> **PROBLEM REQUIREMENTS**: Your task is to output the data exactly as it stands.

> **DATASET CONTENT**:
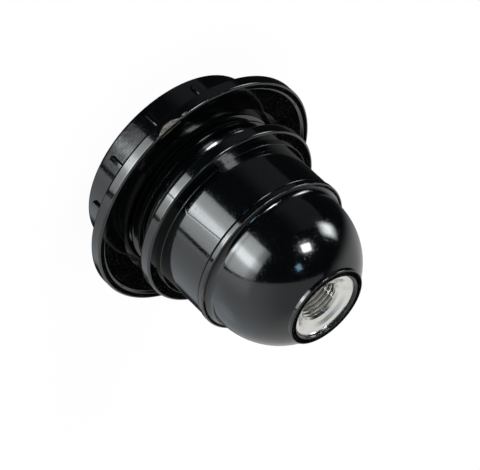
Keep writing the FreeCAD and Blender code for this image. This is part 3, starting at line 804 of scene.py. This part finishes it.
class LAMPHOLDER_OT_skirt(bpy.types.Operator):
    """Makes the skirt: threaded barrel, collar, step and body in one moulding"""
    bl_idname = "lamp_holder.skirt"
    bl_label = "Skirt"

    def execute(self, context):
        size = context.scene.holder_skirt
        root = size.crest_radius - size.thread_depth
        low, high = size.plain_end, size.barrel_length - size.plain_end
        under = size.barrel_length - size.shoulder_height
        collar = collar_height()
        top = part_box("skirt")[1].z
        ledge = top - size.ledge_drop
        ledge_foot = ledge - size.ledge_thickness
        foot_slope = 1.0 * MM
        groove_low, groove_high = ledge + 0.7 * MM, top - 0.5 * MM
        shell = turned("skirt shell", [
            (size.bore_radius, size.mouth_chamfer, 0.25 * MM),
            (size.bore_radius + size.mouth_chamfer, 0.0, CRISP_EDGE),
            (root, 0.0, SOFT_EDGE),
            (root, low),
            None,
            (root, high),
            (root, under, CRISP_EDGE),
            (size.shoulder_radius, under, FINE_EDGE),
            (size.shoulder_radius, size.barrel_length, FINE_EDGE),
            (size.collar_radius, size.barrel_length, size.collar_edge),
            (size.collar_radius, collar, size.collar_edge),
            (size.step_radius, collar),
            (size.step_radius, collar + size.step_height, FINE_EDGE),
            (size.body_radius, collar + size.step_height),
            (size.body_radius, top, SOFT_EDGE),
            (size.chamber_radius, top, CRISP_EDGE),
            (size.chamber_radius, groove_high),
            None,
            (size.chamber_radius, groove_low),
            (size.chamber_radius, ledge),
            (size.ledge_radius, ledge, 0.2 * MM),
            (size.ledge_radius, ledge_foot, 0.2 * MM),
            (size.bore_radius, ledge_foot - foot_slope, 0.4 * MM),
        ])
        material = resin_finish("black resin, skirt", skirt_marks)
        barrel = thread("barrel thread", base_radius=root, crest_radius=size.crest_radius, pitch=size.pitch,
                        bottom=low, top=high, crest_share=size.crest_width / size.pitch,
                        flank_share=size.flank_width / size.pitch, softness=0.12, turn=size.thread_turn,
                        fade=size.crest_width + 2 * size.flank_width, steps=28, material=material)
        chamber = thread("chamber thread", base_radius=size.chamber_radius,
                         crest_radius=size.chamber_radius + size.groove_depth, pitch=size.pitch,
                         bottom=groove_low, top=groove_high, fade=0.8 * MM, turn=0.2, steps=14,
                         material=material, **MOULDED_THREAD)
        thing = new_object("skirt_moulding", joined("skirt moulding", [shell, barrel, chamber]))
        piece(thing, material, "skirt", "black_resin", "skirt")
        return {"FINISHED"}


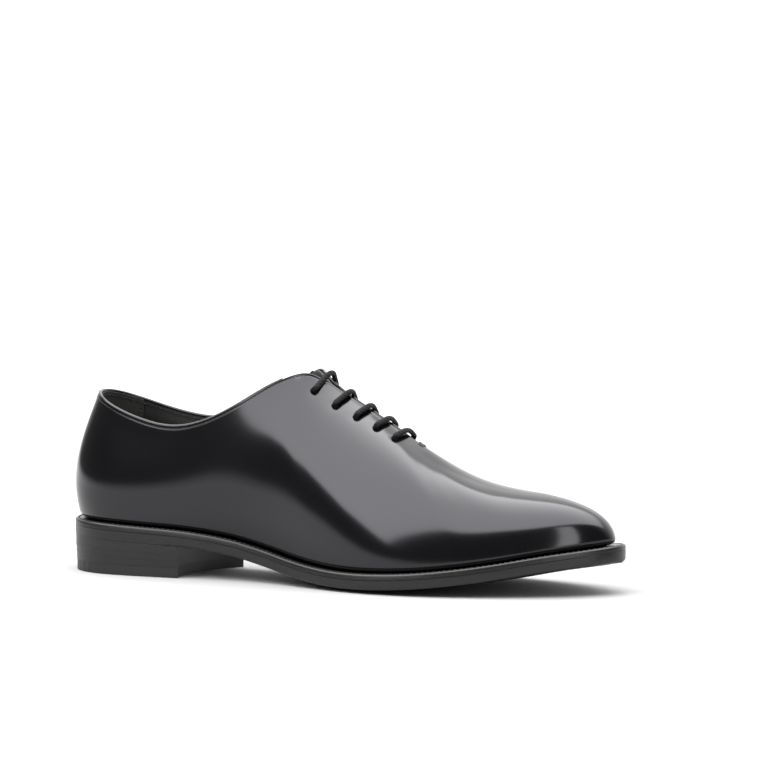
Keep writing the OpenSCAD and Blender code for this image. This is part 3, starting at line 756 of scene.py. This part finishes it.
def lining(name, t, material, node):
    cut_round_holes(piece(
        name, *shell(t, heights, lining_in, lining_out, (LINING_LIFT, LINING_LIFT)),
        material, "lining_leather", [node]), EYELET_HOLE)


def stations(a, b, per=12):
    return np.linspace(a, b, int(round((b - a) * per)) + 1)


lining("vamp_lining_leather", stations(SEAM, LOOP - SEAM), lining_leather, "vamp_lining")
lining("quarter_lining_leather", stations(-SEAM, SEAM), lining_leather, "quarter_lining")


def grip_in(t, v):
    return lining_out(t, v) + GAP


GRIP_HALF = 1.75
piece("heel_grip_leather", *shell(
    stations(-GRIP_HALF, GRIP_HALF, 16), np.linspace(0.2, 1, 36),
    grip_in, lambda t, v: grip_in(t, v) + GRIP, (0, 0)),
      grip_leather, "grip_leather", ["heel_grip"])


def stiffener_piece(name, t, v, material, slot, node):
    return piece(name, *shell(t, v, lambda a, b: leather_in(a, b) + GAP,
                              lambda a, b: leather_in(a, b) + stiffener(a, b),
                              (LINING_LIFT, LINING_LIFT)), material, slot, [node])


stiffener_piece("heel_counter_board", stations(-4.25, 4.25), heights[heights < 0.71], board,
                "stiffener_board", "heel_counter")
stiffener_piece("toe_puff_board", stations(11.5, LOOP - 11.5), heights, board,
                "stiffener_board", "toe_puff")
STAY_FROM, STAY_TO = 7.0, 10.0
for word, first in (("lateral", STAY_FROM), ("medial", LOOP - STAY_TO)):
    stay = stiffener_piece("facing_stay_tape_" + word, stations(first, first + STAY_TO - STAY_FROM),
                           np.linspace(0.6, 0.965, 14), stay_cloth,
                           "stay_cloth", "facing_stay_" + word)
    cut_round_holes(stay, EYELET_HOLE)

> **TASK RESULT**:
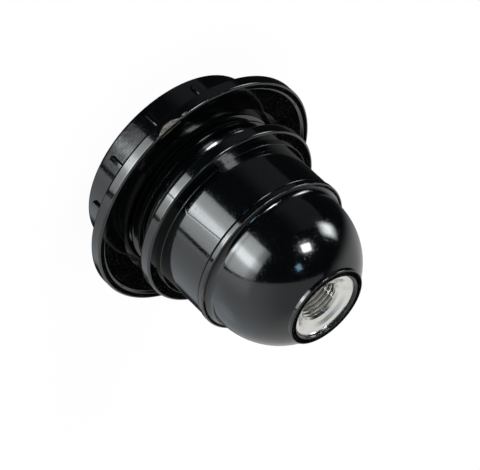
Keep writing the FreeCAD and Blender code for this image. This is part 3, starting at line 804 of scene.py. This part finishes it.
class LAMPHOLDER_OT_skirt(bpy.types.Operator):
    """Makes the skirt: threaded barrel, collar, step and body in one moulding"""
    bl_idname = "lamp_holder.skirt"
    bl_label = "Skirt"

    def execute(self, context):
        size = context.scene.holder_skirt
        root = size.crest_radius - size.thread_depth
        low, high = size.plain_end, size.barrel_length - size.plain_end
        under = size.barrel_length - size.shoulder_height
        collar = collar_height()
        top = part_box("skirt")[1].z
        ledge = top - size.ledge_drop
        ledge_foot = ledge - size.ledge_thickness
        foot_slope = 1.0 * MM
        groove_low, groove_high = ledge + 0.7 * MM, top - 0.5 * MM
        shell = turned("skirt shell", [
            (size.bore_radius, size.mouth_chamfer, 0.25 * MM),
            (size.bore_radius + size.mouth_chamfer, 0.0, CRISP_EDGE),
            (root, 0.0, SOFT_EDGE),
            (root, low),
            None,
            (root, high),
            (root, under, CRISP_EDGE),
            (size.shoulder_radius, under, FINE_EDGE),
            (size.shoulder_radius, size.barrel_length, FINE_EDGE),
            (size.collar_radius, size.barrel_length, size.collar_edge),
            (size.collar_radius, collar, size.collar_edge),
            (size.step_radius, collar),
            (size.step_radius, collar + size.step_height, FINE_EDGE),
            (size.body_radius, collar + size.step_height),
            (size.body_radius, top, SOFT_EDGE),
            (size.chamber_radius, top, CRISP_EDGE),
            (size.chamber_radius, groove_high),
            None,
            (size.chamber_radius, groove_low),
            (size.chamber_radius, ledge),
            (size.ledge_radius, ledge, 0.2 * MM),
            (size.ledge_radius, ledge_foot, 0.2 * MM),
            (size.bore_radius, ledge_foot - foot_slope, 0.4 * MM),
        ])
        material = resin_finish("black resin, skirt", skirt_marks)
        barrel = thread("barrel thread", base_radius=root, crest_radius=size.crest_radius, pitch=size.pitch,
                        bottom=low, top=high, crest_share=size.crest_width / size.pitch,
                        flank_share=size.flank_width / size.pitch, softness=0.12, turn=size.thread_turn,
                        fade=size.crest_width + 2 * size.flank_width, steps=28, material=material)
        chamber = thread("chamber thread", base_radius=size.chamber_radius,
                         crest_radius=size.chamber_radius + size.groove_depth, pitch=size.pitch,
                         bottom=groove_low, top=groove_high, fade=0.8 * MM, turn=0.2, steps=14,
                         material=material, **MOULDED_THREAD)
        thing = new_object("skirt_moulding", joined("skirt moulding", [shell, barrel, chamber]))
        piece(thing, material, "skirt", "black_resin", "skirt")
        return {"FINISHED"}


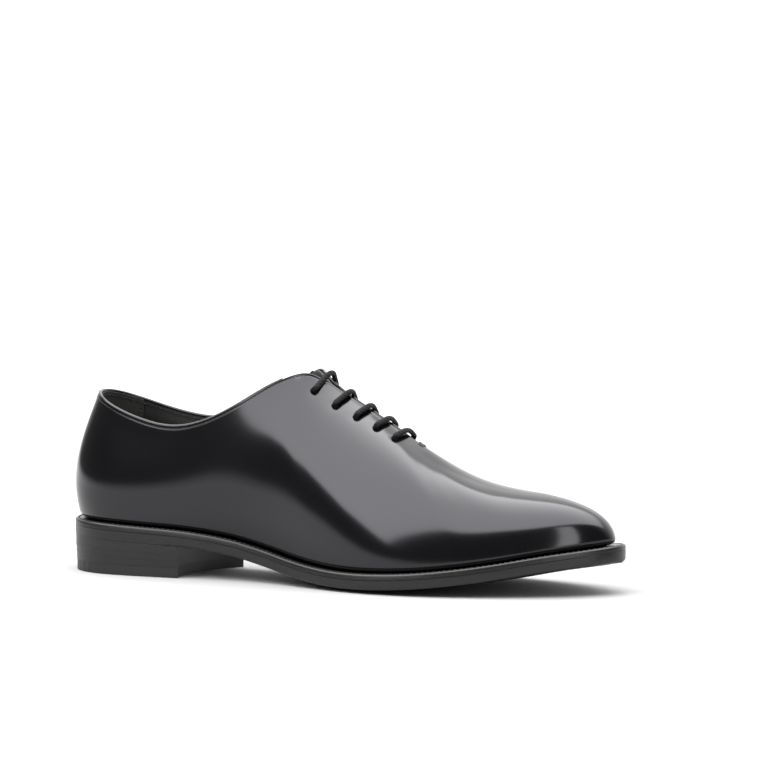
Keep writing the OpenSCAD and Blender code for this image. This is part 3, starting at line 756 of scene.py. This part finishes it.
def lining(name, t, material, node):
    cut_round_holes(piece(
        name, *shell(t, heights, lining_in, lining_out, (LINING_LIFT, LINING_LIFT)),
        material, "lining_leather", [node]), EYELET_HOLE)


def stations(a, b, per=12):
    return np.linspace(a, b, int(round((b - a) * per)) + 1)


lining("vamp_lining_leather", stations(SEAM, LOOP - SEAM), lining_leather, "vamp_lining")
lining("quarter_lining_leather", stations(-SEAM, SEAM), lining_leather, "quarter_lining")


def grip_in(t, v):
    return lining_out(t, v) + GAP


GRIP_HALF = 1.75
piece("heel_grip_leather", *shell(
    stations(-GRIP_HALF, GRIP_HALF, 16), np.linspace(0.2, 1, 36),
    grip_in, lambda t, v: grip_in(t, v) + GRIP, (0, 0)),
      grip_leather, "grip_leather", ["heel_grip"])


def stiffener_piece(name, t, v, material, slot, node):
    return piece(name, *shell(t, v, lambda a, b: leather_in(a, b) + GAP,
                              lambda a, b: leather_in(a, b) + stiffener(a, b),
                              (LINING_LIFT, LINING_LIFT)), material, slot, [node])


stiffener_piece("heel_counter_board", stations(-4.25, 4.25), heights[heights < 0.71], board,
                "stiffener_board", "heel_counter")
stiffener_piece("toe_puff_board", stations(11.5, LOOP - 11.5), heights, board,
                "stiffener_board", "toe_puff")
STAY_FROM, STAY_TO = 7.0, 10.0
for word, first in (("lateral", STAY_FROM), ("medial", LOOP - STAY_TO)):
    stay = stiffener_piece("facing_stay_tape_" + word, stations(first, first + STAY_TO - STAY_FROM),
                           np.linspace(0.6, 0.965, 14), stay_cloth,
                           "stay_cloth", "facing_stay_" + word)
    cut_round_holes(stay, EYELET_HOLE)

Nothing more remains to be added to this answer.